In the General tab of Text Frame Options, within Inset Spacing, I only have the option of changing the number in Inset, the other 3 (Left, Bottom, Right) are grayed out along with the little chain-link icon. How can I type values in all of these boxes?

Vertically centering the text in the box would probably solve the problem, but I can't figure out how to do that either.

InDesign CS3 on a PC
 

...rounded corners disables those settings, simply because it has a rounded boundary, and indesign isn't intelligent enough to deal with it...

...one workaround is to place you text in a separate frame and then use 'paste into' after you have copied the text frame, so you end up with a frame within a frame...

...you can then adjust that frame with the select tools and have the ability to adjust that inner frame options..

...this method isn't much different to just having a text frame directly on top really, only real difference is you can clip the text frame with the rounded corner frame, and still have editable text...

...another option might be to add a line return or two before the first word to push it down, or a more clunkier option is to baseline shift all lines downward using the baseline shift field in the character palette options...

...the best method is likely to just have a text frame on top or pasted into your rounded corner frame and then adjust to suit...

Andrew
 
...the best method is likely to just have a text frame on top or pasted into your rounded corner frame and then adjust to suit..."

Yep, that's what I've done to make it happen right. I just float text frames over round-corner rectangles.

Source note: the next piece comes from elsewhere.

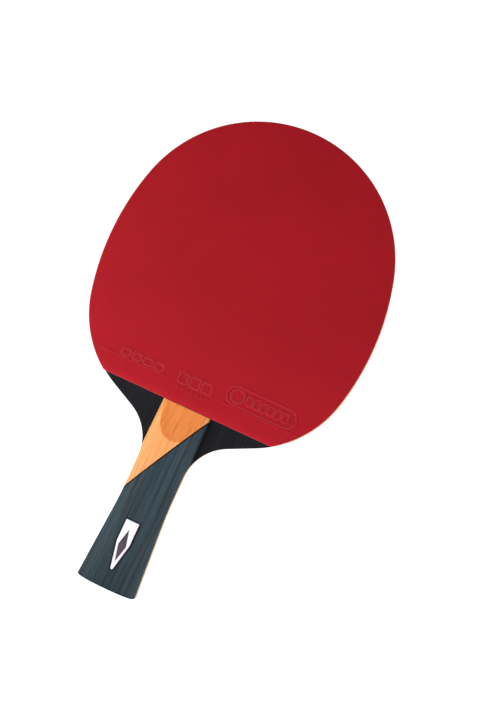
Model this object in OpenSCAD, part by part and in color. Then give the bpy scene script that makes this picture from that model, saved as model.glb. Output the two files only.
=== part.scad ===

Sadly, I learned this technique from using Word for layout, but it works very nicely in ID, too.

[monkey] Edward [monkey]

"Cut a hole in the door. Hang a flap. Criminy, why didn't I think of this earlier?!" -- inventor of the cat door
 
How about instead of making it a rounded text box that you create a stroke of dots, but make the dots huge, so they appear at both ends of the box, set the stroke to the outside and with some careful lining up you will get a rounded box look, that will vertically align.
 
Thanks for all of the suggestions. I faked it -- I put a hard return in the first line and then adjusted the leading and pt. size. It worked.